TENSÃO O ano de 2020 trouxe um novo horizonte para Regina. Aluna do curso de filosofia da PUC Minas, em Belo Horizonte, ela foi estudar em Portugal graças a um acordo de cooperação da universidade com instituições do exterior. Um mês depois de desembarcar no Porto, o confinamento social foi decretado pelo governo português. “No começo, era muito tenso. Saí no Dia das Mães, a perna ficou bamba e fiquei muito insegura”, relembra.
No Porto, Regina divide apartamento com os integrantes do grupo Lúdica Música, de Juiz de Fora. “Incrível como eles me acolheram, como somamos experiências de vida”, comenta.
A mineira volta para o Brasil em julho, mas não sabe se retornará a Portugal no segundo semestre, como estava previsto. “Está tudo muito incerto, é difícil tomar uma decisão agora”, comenta.
O avanço do coronavírus abalou Regina. Para se adaptar às aulas virtuais, ela teve de abandonar uma das quatro matérias. “Ouvíamos as informações sobre números de mortos na Espanha e na Itália, dava muita tristeza, muita ansiedade. Pensávamos que quando chegasse ao Brasil, seria uma catástrofe. A pandemia é maior do que a gente. Temos de aprender a lidar com ela.”
Para Regina, o mais grave de tudo é o fato de o vírus afastar as pessoas. “O ser humano é um ser de relações, não é para ficar sozinho. Ainda bem que temos a internet, as chamadas de vídeo ajudam demais.” No entanto, ela pondera: “Será que a humanidade vai entender que algumas coisas precisam mudar de rota? Será que isso vai acontecer? Algumas mudanças ainda vão demorar muito séculos.”
Otimista, a cantora tem fé em dias melhores. “Está havendo uma mudança lenta. Ela não vem em massa, vem nos pequenos grupos, mais conscientes, que vão espalhar suas ideias para os outros. Esse trabalho de rede de consciência está ocorrendo nas lutas contra o preconceito, o racismo, a fome e a miséria. E também em favor da alimentação saudável.”

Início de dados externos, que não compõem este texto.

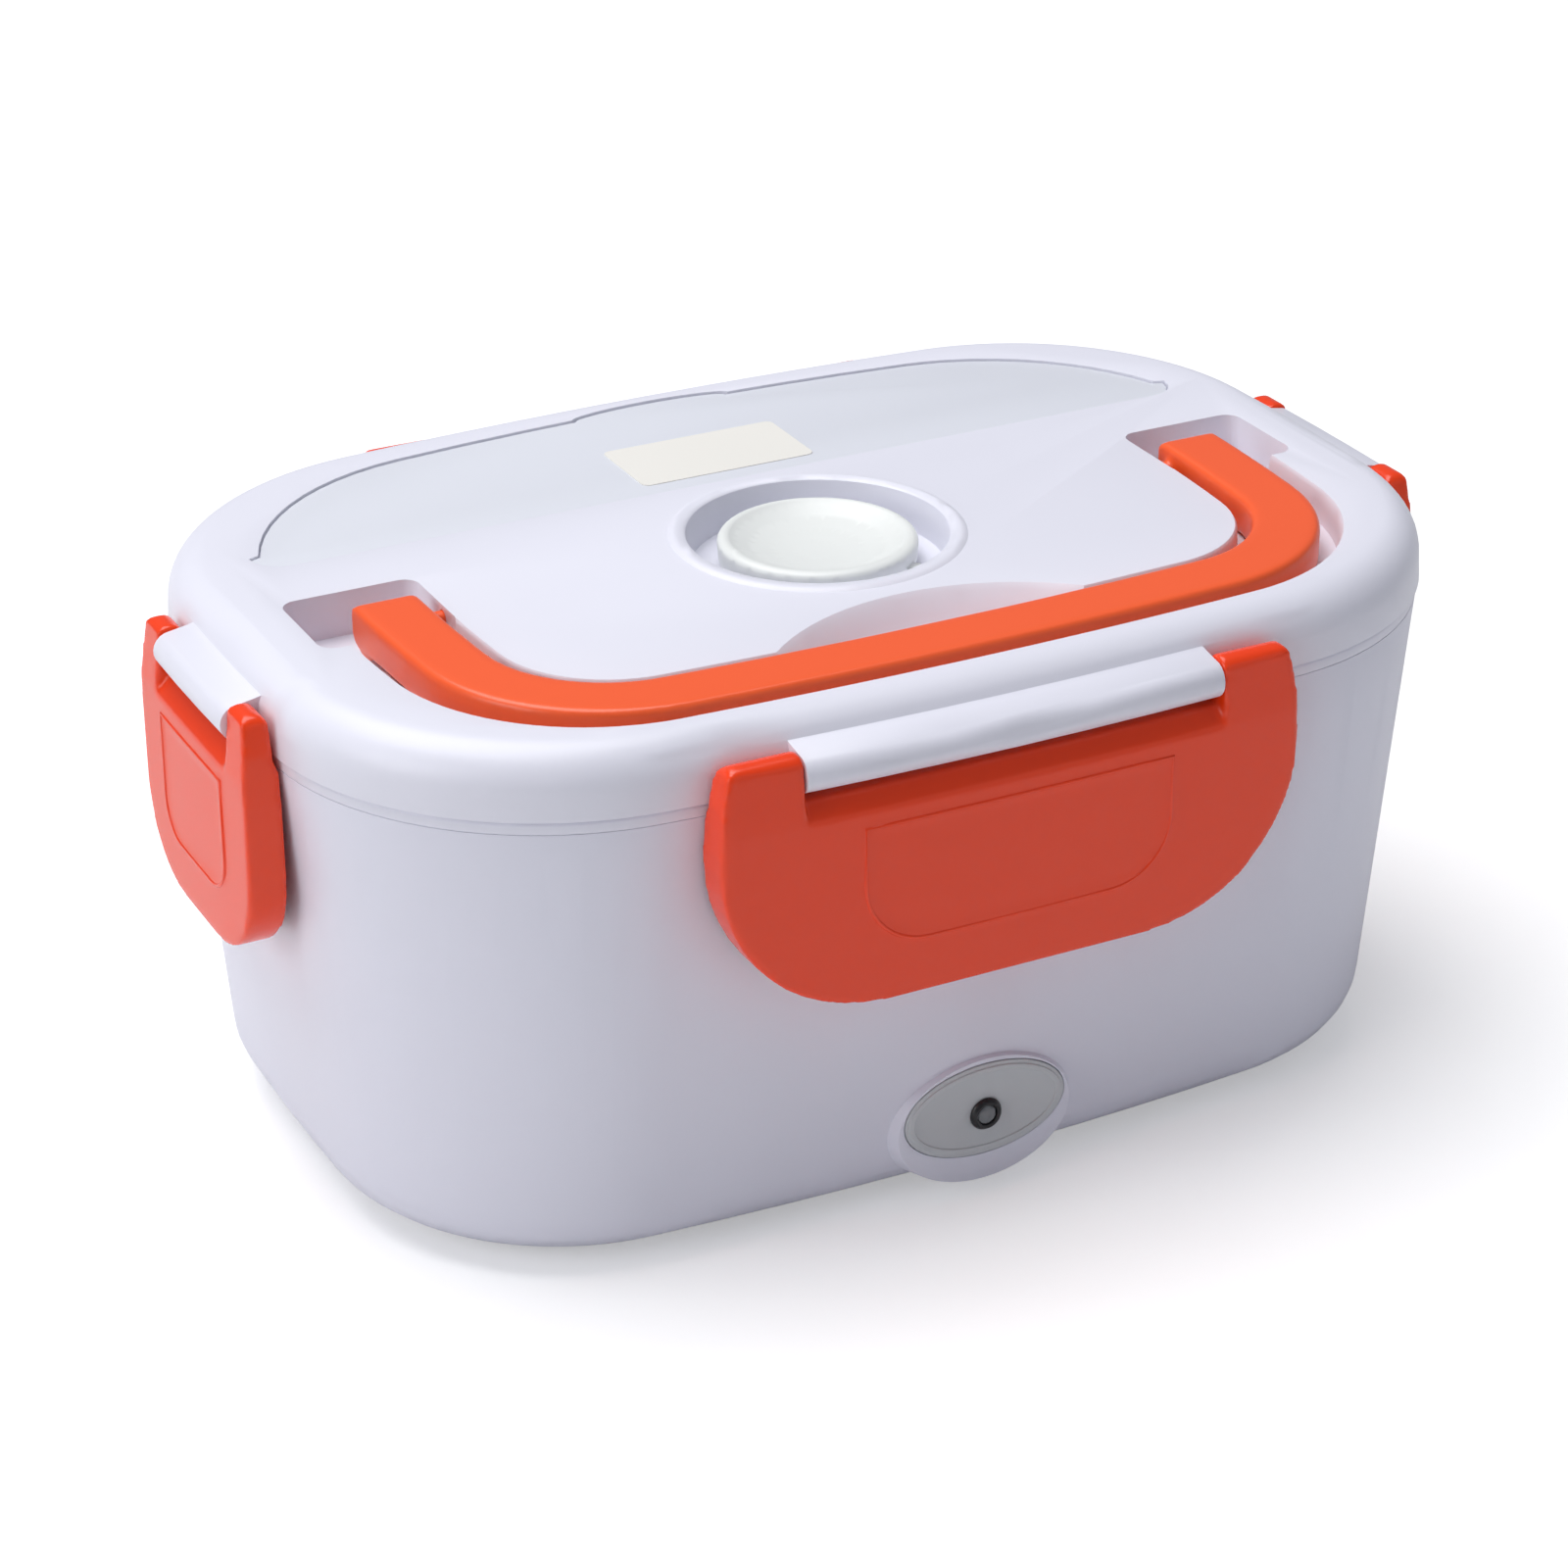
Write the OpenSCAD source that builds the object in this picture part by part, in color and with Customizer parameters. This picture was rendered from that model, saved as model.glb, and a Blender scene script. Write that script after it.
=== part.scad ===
// Electric lunch box: a heated tub with a lift-off lid, four latches and a carrying handle.
// Every size is in millimetres. X runs along the box, Y from front to rear, Z up from the table.

/* [Case] */
// Length of the case at the lid's lower edge
case_length = 226; // [198:1:272]
// Depth of the case at the lid's lower edge
case_depth = 152; // [134:1:184]
// Height from the table to the flat top of the lid
case_height = 106; // [92:1:128]
// Plan radius of the four corners
corner_radius = 54; // [44:1:60]
// Radius of the bow of the long sides
long_bow = 800; // [600:10:1200]
// Radius of the bow of the short sides
short_bow = 700; // [500:10:1200]

/* [Body] */
// Wall of the outer tub
body_wall = 2.4; // [2:0.1:3]
// How far the tub steps in below the lid
body_step = 0.5; // [0.3:0.1:0.8]
// How far the tub's wall leans in on its way down
body_draft = 6; // [4:0.5:8]
// Width of the rounding at the tub's lower edge
base_round_width = 11; // [8:0.5:13]
// Height of the rounding at the tub's lower edge
base_round_height = 10; // [8:0.5:12]
// Lip of the tub under the rounding, round the base opening
base_lip = 2.5; // [2:0.1:4]

/* [Base cover] */
// Height of the cover's edge that shows under the tub
cover_edge = 1.7; // [1.4:0.1:2.4]
// How far the rubber feet stand below the cover
foot_proud = 0.8; // [0.5:0.1:1.5]
// Radius of a rubber foot
foot_radius = 6; // [4:0.5:8]
// Radius of a base screw's shank
screw_radius = 1.5; // [1.2:0.1:2]
// Radius of a base screw's head
screw_head_radius = 3; // [2.5:0.1:3.5]

/* [Inner liner] */
// Height of the liner's flange, the band that shows under the lid
band_height = 2.3; // [2:0.1:3]
// Wall of the liner
liner_wall = 1.8; // [1.5:0.1:2.4]
// Height of the liner's floor above the table
liner_floor = 30; // [28:0.5:34]
// How far the liner's wall leans in on its way down
liner_draft = 5; // [4:0.5:7]

/* [Trays] */
// Wall of the food tray
tray_wall = 1.5; // [1.2:0.1:2]
// Gap between the food tray and the liner
tray_gap = 0.6; // [0.4:0.1:1]
// Length of the side tray
side_tray_length = 66; // [50:1:80]
// Depth of the side tray
side_tray_depth = 34; // [24:1:40]

/* [Heater] */
// Length of the heater plate
plate_length = 116; // [100:1:130]
// Depth of the heater plate
plate_depth = 66; // [56:1:70]
// Thickness of the heater plate's rim
plate_rim = 1.5; // [1.2:0.1:2]
// Height of the heating element
element_height = 6; // [5:0.5:8]

/* [Lid] */
// Height of the lid from its lower edge to its flat top
lid_height = 12.5; // [12.5:0.1:14]
// Wall of the lid
lid_wall = 2.4; // [2:0.1:2.6]
// Radius of the soft shoulder
shoulder_radius = 8; // [7:0.5:8]
// Gap between the lid's edge and the band below it
lid_gap = 0.2; // [0.1:0.05:0.4]
// Section width of the sealing ring
seal_width = 4; // [3.5:0.1:4.2]
// Section height of the sealing ring
seal_height = 2.8; // [2.6:0.1:3]

/* [Handle] */
// Distance from the case's end to the handle's outer face
handle_side_margin = 24.2; // [22:0.1:26]
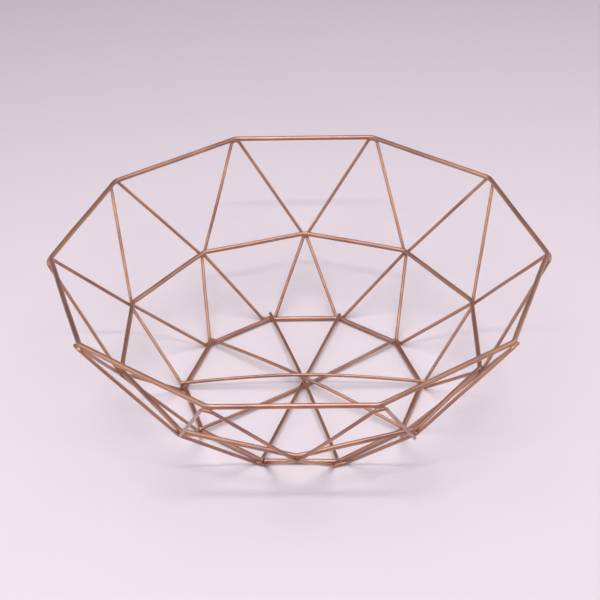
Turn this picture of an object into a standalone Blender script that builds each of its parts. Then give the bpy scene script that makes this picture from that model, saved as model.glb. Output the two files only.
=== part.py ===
"""Wire produce basket: three ten-cornered rings joined by bent wire braces, with crossed base spokes."""

import math

import bpy
from mathutils import Vector

OBJECT_NAME = "wire_produce_basket"

# Overall sizes, in metres. Ring radii run to the corners of the wire's centre line.
SIDES = 10
RIM_RADIUS = 0.140
RIM_HEIGHT = 0.0948
MIDDLE_RADIUS = 0.107
MIDDLE_HEIGHT = 0.0396
BASE_RADIUS = 0.0710

# Wire stock and bends.
RING_WIRE = 0.0028
STRUT_WIRE = 0.0020
RING_BEND = 0.0060
STRUT_BEND = 0.0026
GAP = 0.0003  # clearance where two wires meet

# Brace and spoke details.
RIM_FLAT = 0.0060  # straight run of an upper brace under its rim corner
BASE_FLAT = 0.0090  # straight run of a lower brace outside its base corner
RIM_TUCK = math.radians(60)  # how far the rim flat sits round below the ring
LEG_OVERRUN = 0.0010  # upper legs run this far past the middle ring
SPOKE_OVERRUN = 0.0030  # spokes run this far past the base ring

# Wire sections.
RING_FACETS = 12
STRUT_FACETS = 8
BEND_STEPS = 4
SPOKE_STEPS = 8

STEP = 2 * math.pi / SIDES
LAP = RING_WIRE / 2 + STRUT_WIRE / 2 + GAP  # ring centre to the centre of a wire laid on it
PITCH = STRUT_WIRE + GAP  # one strut laid on another
BASE_HEIGHT = RING_WIRE / 2 * math.cos(math.pi / RING_FACETS)  # a facet lies on the table
FIRST_CORNER = math.pi / 2 + STEP / 2
UP = Vector((0, 0, 1))

COPPER = (0.62, 0.30, 0.17, 1.0)
COPPER_DARK = (0.50, 0.23, 0.13, 1.0)


def clear_scene():
    for obj in list(bpy.data.objects):
        bpy.data.objects.remove(obj, do_unlink=True)


def radial(angle):
    return Vector((math.cos(angle), math.sin(angle), 0))


def tangent(angle):
    return Vector((-math.sin(angle), math.cos(angle), 0))


def place(angle, radius, height, side=0.0):
    """A point out along angle, then sideways along the ring."""
    return radial(angle) * radius + tangent(angle) * side + UP * height


def without_side(direction, angle):
    """The direction with its part along the ring at angle taken out."""
    return direction - tangent(angle) * direction.dot(tangent(angle))


def corner_cut(bend, turn):
    """How far rounding a corner pulls the wire in from the sharp corner."""
    return bend * (1 / math.cos(turn / 2) - 1)


def rounded(points, bend, cyclic=False):
    """The polyline with each inner corner turned into an arc of radius bend."""
    path = []
    count = len(points)
    for i, here in enumerate(points):
        if not cyclic and i in (0, count - 1):
            path.append(here)
            continue
        back = (points[i - 1] - here).normalized()
        ahead = (points[(i + 1) % count] - here).normalized()
        turn = math.pi - back.angle(ahead)
        reach = bend * math.tan(turn / 2)
        centre = here + (back + ahead).normalized() * (bend / math.cos(turn / 2))
        first = here + back * reach - centre
        last = here + ahead * reach - centre
        for k in range(BEND_STEPS + 1):
            share = k / BEND_STEPS
            arm = (
                first * math.sin((1 - share) * turn) + last * math.sin(share * turn)
            ) / math.sin(turn)
            path.append(centre + arm)
    return path


def coated_metal(name, colour):
    mat = bpy.data.materials.new(name)
    mat.use_nodes = True
    shader = mat.node_tree.nodes["Principled BSDF"]
    shader.inputs["Base Color"].default_value = colour
    shader.inputs["Metallic"].default_value = 1.0
    shader.inputs["Roughness"].default_value = 0.34
    mat.diffuse_color = colour
    return mat


def wire(collection, name, path, thickness, facets, colour, cyclic=False):
    """A round wire swept along path, with filled ends and a facet facing straight down."""
    curve = bpy.data.curves.new(name, "CURVE")
    curve.dimensions = "3D"
    curve.twist_mode = "Z_UP"
    curve.bevel_mode = "ROUND"
    curve.bevel_depth = thickness / 2
    curve.bevel_resolution = facets // 2 - 2
    curve.fill_mode = "FULL"
    curve.use_fill_caps = not cyclic
    spline = curve.splines.new("POLY")
    spline.points.add(len(path) - 1)
    for point, place_at in zip(spline.points, path):
        point.co = (*place_at, 1.0)
        point.tilt = math.pi / facets
    spline.use_cyclic_u = cyclic
    obj = bpy.data.objects.new(name, curve)
    obj.data.materials.append(coated_metal(name + "_finish", colour))
    collection.objects.link(obj)
    return obj


def ring(collection, name, radius, height, first):
    corners = [place(first - i * STEP, radius, height) for i in range(SIDES)]
    path = rounded(corners, RING_BEND, cyclic=True)
    wire(collection, name, path, RING_WIRE, RING_FACETS, COPPER, cyclic=True)


def upper_leg(angle, way):
    """Where a leg of the upper brace at angle bends and ends, and the direction it runs down in."""
    reach = RIM_RADIUS - corner_cut(RING_BEND, STEP) + LAP * math.cos(RIM_TUCK)
    bend = place(angle, reach, RIM_HEIGHT - LAP * math.sin(RIM_TUCK), way * RIM_FLAT / 2)
    lean = math.atan2(RIM_RADIUS - MIDDLE_RADIUS, RIM_HEIGHT - MIDDLE_HEIGHT)
    joint = angle + way * STEP / 2
    out = MIDDLE_RADIUS - corner_cut(RING_BEND, STEP) + LAP * math.cos(lean)
    crossing = place(joint, out, MIDDLE_HEIGHT - LAP * math.sin(lean), -way * PITCH / 2)
    run = (crossing - bend).normalized()
    # The overrun stays in line with the corner, so that two legs' cut ends sit side by side.
    return bend, crossing + without_side(run, joint) * LEG_OVERRUN, run


def upper_brace(collection, number, angle):
    """A wire bent over below a rim corner, with a leg to the middle ring on either side."""
    first_bend, first_end, _ = upper_leg(angle, -1)
    last_bend, last_end, _ = upper_leg(angle, 1)
    path = rounded([first_end, first_bend, last_bend, last_end], STRUT_BEND)
    name = f"upper_brace_{number:02d}"
    wire(collection, name, path, STRUT_WIRE, STRUT_FACETS, COPPER_DARK)


def lower_brace(collection, number, angle):
    """A wire bent round outside a base corner, with legs up to the cut ends of the upper brace's legs."""
    reach = BASE_RADIUS - corner_cut(RING_BEND, STEP) + LAP
    ends, bends = [], []
    for way in (-1, 1):
        bend = place(angle, reach, BASE_HEIGHT, way * BASE_FLAT / 2)
        _, above, run = upper_leg(angle, way)
        drop = without_side(run, angle + way * STEP / 2)
        spread = STRUT_WIRE / 2 * math.sin(run.angle(bend - above))
        ends.append(above + drop * ((GAP + spread) / drop.length_squared))
        bends.append(bend)
    path = rounded([ends[0], bends[0], bends[1], ends[1]], STRUT_BEND)
    name = f"lower_brace_{number:02d}"
    wire(collection, name, path, STRUT_WIRE, STRUT_FACETS, COPPER_DARK)


def base_spoke(collection, number, angle, level):
    """A wire laid right across the base ring, bowed to its level in the stack at the centre."""
    rest = BASE_HEIGHT + LAP
    crown = STRUT_WIRE / 2 + GAP + level * PITCH
    path = []
    for k in range(-SPOKE_STEPS, SPOKE_STEPS + 1):
        share = k / SPOKE_STEPS
        settle = 1.5 * share**2 - 0.5 * abs(share) ** 3
        height = crown + (rest - crown) * settle
        path.append(place(angle, share * BASE_RADIUS, height))
    tail = radial(angle) * SPOKE_OVERRUN
    path = [path[0] - tail, *path, path[-1] + tail]
    name = f"base_spoke_{number}"
    wire(collection, name, path, STRUT_WIRE, STRUT_FACETS, COPPER_DARK)


def build():
    clear_scene()
    collection = bpy.data.collections.new(OBJECT_NAME)
    bpy.context.scene.collection.children.link(collection)
    ring(collection, "rim_ring", RIM_RADIUS, RIM_HEIGHT, FIRST_CORNER)
    middle_first = FIRST_CORNER - STEP / 2
    ring(collection, "middle_ring", MIDDLE_RADIUS, MIDDLE_HEIGHT, middle_first)
    ring(collection, "base_ring", BASE_RADIUS, BASE_HEIGHT, FIRST_CORNER)
    for i in range(SIDES):
        angle = FIRST_CORNER - i * STEP
        upper_brace(collection, i + 1, angle)
        lower_brace(collection, i + 1, angle)
    # The spoke that runs left to right lies on top; each one below it is turned one corner on.
    spokes = SIDES // 2
    for k in range(spokes):
        base_spoke(collection, k + 1, -k * STEP, spokes - 1 - k)


build()
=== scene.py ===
import math
import random

import bmesh
import bpy
from mathutils import Matrix, Vector, noise


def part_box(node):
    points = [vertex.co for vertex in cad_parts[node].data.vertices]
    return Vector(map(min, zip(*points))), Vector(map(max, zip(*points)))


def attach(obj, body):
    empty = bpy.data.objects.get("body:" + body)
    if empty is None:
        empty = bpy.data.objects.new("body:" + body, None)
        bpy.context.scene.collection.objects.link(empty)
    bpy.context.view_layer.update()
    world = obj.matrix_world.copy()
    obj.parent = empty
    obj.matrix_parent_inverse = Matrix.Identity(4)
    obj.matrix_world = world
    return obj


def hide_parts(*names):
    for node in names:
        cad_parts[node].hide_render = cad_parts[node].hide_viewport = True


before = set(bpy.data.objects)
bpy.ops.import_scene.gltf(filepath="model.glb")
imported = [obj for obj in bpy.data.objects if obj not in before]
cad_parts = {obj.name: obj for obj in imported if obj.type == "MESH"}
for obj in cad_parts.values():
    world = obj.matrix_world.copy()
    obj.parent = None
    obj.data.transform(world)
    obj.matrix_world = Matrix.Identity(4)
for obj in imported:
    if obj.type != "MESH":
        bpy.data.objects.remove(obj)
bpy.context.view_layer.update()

mm = 0.001
sides = 10
step = 2 * math.pi / sides
firstCorner = math.pi / 2 + step / 2
up = Vector((0, 0, 1))
chance = random.Random(7)  # seeded, so every run is the same
noise.seed_set(7)  # unseeded, the noise starts from the clock
print("frame loaded:", len(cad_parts), "plain wires")


def outward(angle):
    return Vector((math.cos(angle), math.sin(angle), 0))


def along(angle):
    return Vector((-math.sin(angle), math.cos(angle), 0))


def spot(angle, radius, height, side=0.0):
    return outward(angle) * radius + along(angle) * side + up * height


def slop(most):
    return chance.uniform(-most, most)


def withoutSide(direction, angle):
    return direction - along(angle) * direction.dot(along(angle))


def bent(corners, radius, closed=False, steps=10):
    # each inner corner becomes an arc, as wire bent round a pin
    path = []
    count = len(corners)
    for i, here in enumerate(corners):
        if not closed and i in (0, count - 1):
            path.append(here.copy())
            continue
        back = (corners[i - 1] - here).normalized()
        ahead = (corners[(i + 1) % count] - here).normalized()
        turn = math.pi - back.angle(ahead)
        if turn < 1e-4:
            path.append(here.copy())
            continue
        reach = radius * math.tan(turn / 2)
        centre = here + (back + ahead).normalized() * (radius / math.cos(turn / 2))
        first = here + back * reach - centre
        last = here + ahead * reach - centre
        for k in range(steps + 1):
            s = k / steps
            arm = first * math.sin((1 - s) * turn) + last * math.sin(s * turn)
            path.append(centre + arm / math.sin(turn))
    return path


def filled(path, spacing, closed=False):
    # extra points along the straight runs, so that they can wander a little
    out = []
    count = len(path)
    for i in range(count if closed else count - 1):
        a, b = path[i], path[(i + 1) % count]
        n = max(1, round((b - a).length / spacing))
        out += [a.lerp(b, k / n) for k in range(n)]
    if not closed:
        out.append(path[-1].copy())
    return out


def wandering(path, amount, seed):
    # hand-straightened wire is never quite straight: a slow drift of a fraction of a millimetre
    apart = Vector((3.1, 1.7, 0.9)) * seed  # each wire reads its own part of the noise
    out = []
    for p in path:
        q = p * wireStock["wanderScale"] + apart
        out.append(p + noise.noise_vector(q) * amount)
    return out


wireStock = {
    "ring": 2.8 * mm,
    "brace": 2.0 * mm,
    "facets": 24,  # sides of the round section
    "press": 0.12 * mm,  # how far a spot weld sinks one wire into the other
    "wander": 0.22 * mm,
    "wanderScale": 28,  # how quickly the drift changes along the wire, in turns of noise to the metre
    "chamfer": 0.14 * mm,  # rounding left on a sheared end
    "shearTilt": math.radians(9),
    "shearCrown": 0.03 * mm,  # how far the middle of a cut face stands proud
    "pointSpacing": 4 * mm,
}
ringR = wireStock["ring"] / 2
braceR = wireStock["brace"] / 2
lap = ringR + braceR - wireStock["press"]
pile = wireStock["brace"] - wireStock["press"]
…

BETINHO Regina tem outros projetos, além de Chegaí. A animação Zeropeia, baseada nos livros de seu tio, o sociólogo Herbert de Souza, o Betinho, terá continuação com músicas inéditas de Flávio Henrique, Tizumba, Affonsinho e Vander Lee, além de canções de Zeca Baleiro e Flávio Renegado.
E Hebraico, o disco esgotado, lançado há 22 anos, deve chegar agora ao Spotify. Para os fãs, outra boa notícia: há um registro daquele show. “Sempre tive a mania de registrar tudo. Hoje, a Marina (Machado) dá graças a Deus por eu ser assim”, diverte-se Regina.